The next day, take the container out, sprinkle a little flour on top, reach in, grab some dough, and pull. The dough will stretch upward. With a pair of scissors, snip off a sizable chunk. You want about a pound or one quarter of the dough. If in doubt about how much you need, use a scale to weigh it.
A short disclaimer is necessary for this next part. Some slow cookers (crock pots) require there to be liquid in them or else the crock will crack. Check your model to see if this is the case. With ours, this is not so. We've cooked chicken breasts, we've cooked foil-wrapped potatoes, we've cooked all sorts of things with no liquid and had no problems.
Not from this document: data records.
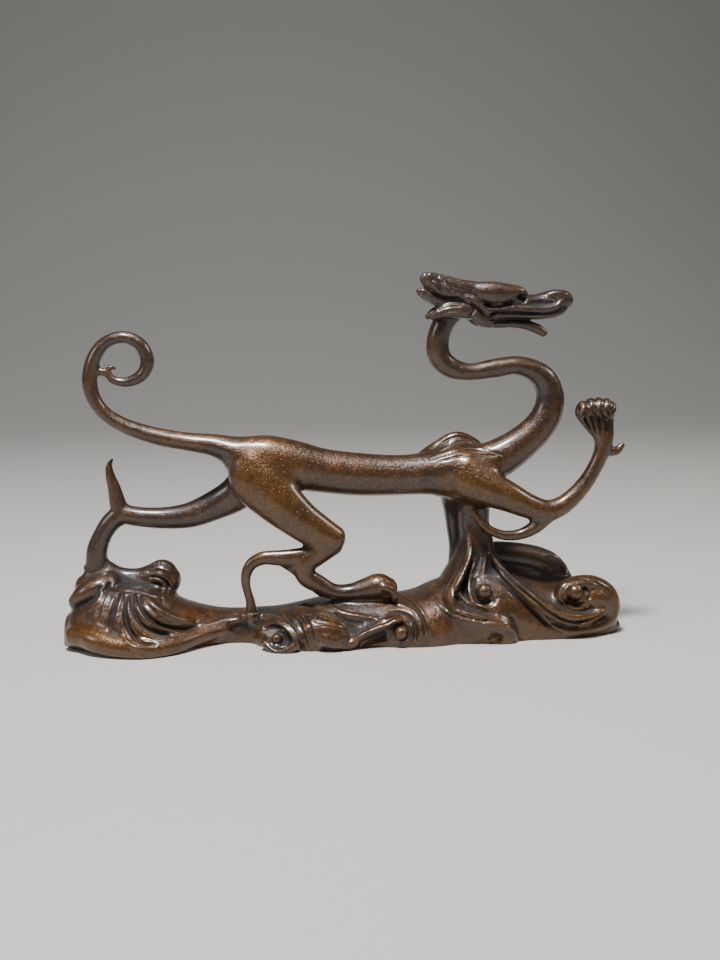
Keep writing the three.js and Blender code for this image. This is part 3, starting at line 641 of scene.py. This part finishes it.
def carve_waves(wax):
    """The folds, petals and rolled crests on the front of the waves."""
    wax.face()
    cut = lift = wax.stroke     # a cut has a negative height
    # rear: a lobe, petals that fan out below the paw, and a plain band under them
    cut([(-66.8, 9.4), (-65.2, 10.4), (-63, 11.4), (-61, 12.8)], -0.4, 0.9)
    lift([(-62.6, 9.5), (-61.2, 10.9), (-59.8, 13), (-58.5, 15.6)], 0.6, 0.9)
    cut([(-60.4, 8.8), (-59.5, 11.1), (-58.4, 13.5), (-57.4, 15.9)], -0.7, 0.7)
    lift([(-58.2, 7.5), (-58.7, 9.7), (-58.4, 11.8), (-57.3, 14.2), (-56.5, 16)], 0.6, 0.8)
    cut([(-56.9, 5.8), (-56.9, 8.7), (-56.4, 11.3), (-55.3, 14.2)], -0.9, 0.75)
    lift([(-56, 6.3), (-55.4, 8.9), (-54.8, 11.8), (-54.1, 14.1)], 0.4, 0.7)
    lift([(-54.9, 10.1), (-54.3, 7.3), (-52.8, 4.8), (-50.8, 3.4), (-48, 3)], 0.5, 0.5, 1.2)
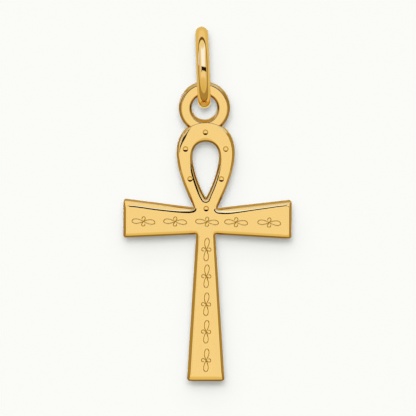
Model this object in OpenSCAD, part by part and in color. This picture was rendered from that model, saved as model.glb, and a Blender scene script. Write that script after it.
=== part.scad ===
// Ankh pendant in polished gold, hanging from a round jump ring.
// +Z is up and the front faces -Y. The origin is the top of the jump ring's opening, where a chain carries it.

/* [Jump ring] */
// Outer diameter of the jump ring
ring_od = 6.22; // [5.9:0.01:8]
// Thickness of the ring's round wire
ring_wire = 0.98; // [0.7:0.01:1.05]
// Lean of the ring about the pendant, in degrees to the left at the top
ring_lean = 2.2; // [0:0.1:8]

/* [Hang loop] */
// Outer diameter of the flat hang loop
hang_od = 3.88; // [3.5:0.01:5]
// Bore of the hang loop, which the ring passes through
hang_bore = 1.92; // [1.7:0.01:2.3]
// Running clearance between the ring's wire and the top of the bore
hang_clearance = 0.035; // [0.02:0.005:0.2]
// How far the hang loop's faces lie below the pendant's own faces
hang_step = 0.06; // [0.02:0.01:0.15]
// Rounding of the hang loop's edges, front and back
hang_edge_r = 0.27; // [0.15:0.01:0.35]
// Metal left between the bore and the top of the pendant's loop
hang_land = 0.14; // [0.05:0.01:0.4]
// How far the hang loop sits to the left of the pendant's middle line
hang_shift = 0.1; // [-0.2:0.01:0.2]

/* [Pendant body] */
// Thickness of the loop, the crossbar and the stem
plate_t = 1; // [0.8:0.05:1.6]
// Rounding of the front edges
edge_r = 0.5; // [0.25:0.01:0.52]
// Radius of the outline's corners, at the ends of the arms and the stem
corner_r = 0.2; // [0.05:0.01:0.35]

/* [Loop] */
// Greatest width of the loop
loop_w = 4.41; // [4.1:0.01:5.5]
// Height of the loop above the crossbar, on the middle line
loop_rise = 6.81; // [6:0.01:9]
// Greatest width of the teardrop opening
eye_w = 2.02; // [1.2:0.01:2.15]
// Metal above the opening, on the middle line
crown_w = 1.48; // [1.2:0.01:1.8]
// Metal between the foot of the opening and the crossbar
throat_h = 0.93; // [0.6:0.01:1.5]

/* [Crossbar] */
// Length of the crossbar over both arms
bar_span = 12.8; // [11:0.05:16]
// Height of the crossbar at its ends
bar_end_h = 2.87; // [2.4:0.01:3.6]
// Height of the crossbar at the middle
bar_root_h = 1.76; // [1.7:0.01:2.3]
// Share of the flare that lies above the middle, against below it
flare_up = 0.7; // [0.3:0.05:0.8]
// How far the crossbar sits to the right of the stem
bar_shift = 0.13; // [-0.2:0.01:0.2]
// Turn of the crossbar from square, in degrees, with the right end low
bar_tilt = 0.42; // [-1:0.01:1]

/* [Stem] */
// Length of the stem below the crossbar
stem_len = 11.34; // [10.8:0.01:15]
// Width of the stem under the crossbar
stem_top_w = 1.45; // [1.35:0.01:2]
// Width of the stem at its foot
stem_foot_w = 2.86; // [2.2:0.01:4]

/* [Dimples] */
// Diameter of the punched dimples round the loop
dimple_d = 0.38; // [0.2:0.01:0.5]
// Depth of the dimples
dimple_depth = 0.06; // [0.02:0.01:0.12]

/* [Engraving] */
// Length of one engraved scroll figure
figure_len = 1.8; // [1.4:0.01:1.95]
// Width of the engraved line
line_w = 0.085; // [0.05:0.005:0.12]
// Depth of the engraved line
line_depth = 0.05; // [0.02:0.005:0.1]
// Number of figures along the crossbar
bar_figures = 5; // [1:2:5]
// Number of figures down the stem
stem_figures = 5; // [1:1:5]
// Distance between the figures' middles along the crossbar
bar_pitch = 2.38; // [2:0.01:2.6]
// Distance between the figures' middles down the stem
stem_pitch = 2.13; // [1.9:0.01:2.15]

/* [Hidden] */
$fn = 96;

gold = [0.86, 0.68, 0.32];
pale_gold = [0.93, 0.76, 0.42];

// Jump ring: its opening's top is the origin, and it hangs down from there
ring_id = ring_od - 2 * ring_wire;
ring_centre = ring_id / 2;
ring_foot = ring_id + ring_wire / 2;

// Pivot: the middle of the wire at the foot of the ring, above the middle of the hang loop
pivot_x = ring_foot * sin(ring_lean);
pivot_z = -ring_foot * cos(ring_lean);

// Heights of the pendant, from the pivot down
hang_drop = (hang_bore - ring_wire) / 2 - hang_clearance;
loop_top = -hang_drop - hang_bore / 2 - hang_land;
bar_top = loop_top - loop_rise;
bar_mid = bar_top - bar_root_h / 2;
stem_top = bar_top - bar_root_h;
stem_foot = stem_top - stem_len;

hang_t = plate_t - 2 * hang_step;
overlap = 0.01;

// Loop: an egg outline whose pointed end runs down into the crossbar
EGG_TAPER = 0.588;
EGG_ROOT = 0.61;
egg_h = loop_rise + EGG_ROOT * bar_root_h;
egg_mid = loop_top - egg_h / 2;
// Opening: a teardrop with its point down, and the two terms that shape its shoulders
EYE_SHOULDER = 0.116;
EYE_ROUND = 0.161;
eye_h = loop_rise - crown_w - throat_h;
eye_mid = loop_top - crown_w - eye_h / 2;

// Widest value of each outline before it is scaled to its named width
function egg_wave(a) = sin(a) * (1 + EGG_TAPER * cos(a));
function eye_wave(a) = sin(a) * cos(a / 2) * (1 + EYE_SHOULDER * cos(a) + EYE_ROUND * pow(cos(a), 2));
egg_peak = max([for (a = [0:180]) egg_wave(a)]);
eye_peak = max([for (a = [0:180]) eye_wave(a)]);

// Points of the two outlines, with the angle running clockwise from the top
function egg_point(a) = [loop_w / 2 * egg_wave(a) / egg_peak, egg_mid + egg_h / 2 * cos(a)];
function eye_point(a) = let (b = a > 180 ? 360 - a : a, side = a > 180 ? -1 : 1)
    [side * eye_w / 2 * eye_wave(b) / eye_peak, eye_mid + eye_h / 2 * cos(b)];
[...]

If your slow cooker requires liquid, you can bake your loaf in a bread pan in a conventional oven. If, however, your slow cooker does not require liquid, rejoice. You are only an hour away from fresh bread.
Form the cold dough in to a rounded loaf, set it on a piece of parchment paper, and lower it – parchment and all – into the slow cooker. Put the lid on and turn the cooker on high. Different models cook at different rates, so after 45 minutes, you might want to start checking the bread. You won't be able to tell by color, because the bread won't brown on top. You will need to gently poke the top with a finger. If it feels firm, not mushy, the bread is done.
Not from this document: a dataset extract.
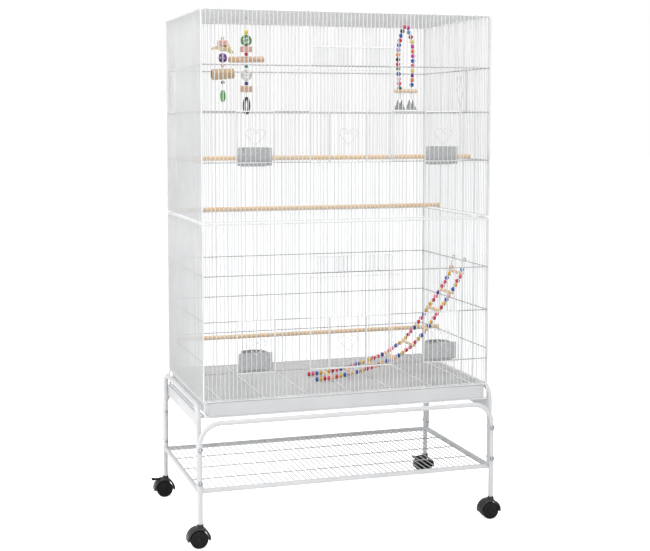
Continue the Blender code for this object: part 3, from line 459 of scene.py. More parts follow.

The bread is not going to fill the crock pot. It's going to be a small, rounded loaf. Like all bread, it will slice better when cool. But like all bread, it's hard to resist when hot.
The bottom of the loaf will be browned, but the top will be blond. If you want the top to have more color, stick the loaf in a conventional oven and broil it for a few minutes until brown.
The dough in your fridge will keep for a couple of weeks. You could spend five minutes mixing it up on Monday and bake it on Saturday morning when guests arrive. Or bake a loaf every day. Or every other day. Whatever.
In this column, I'm just giving you the idea of how it's done. Specific instructions can be found by searching for no-knead crock pot bread. The website, artisanbreadinfive.com, for example, has tons of good info.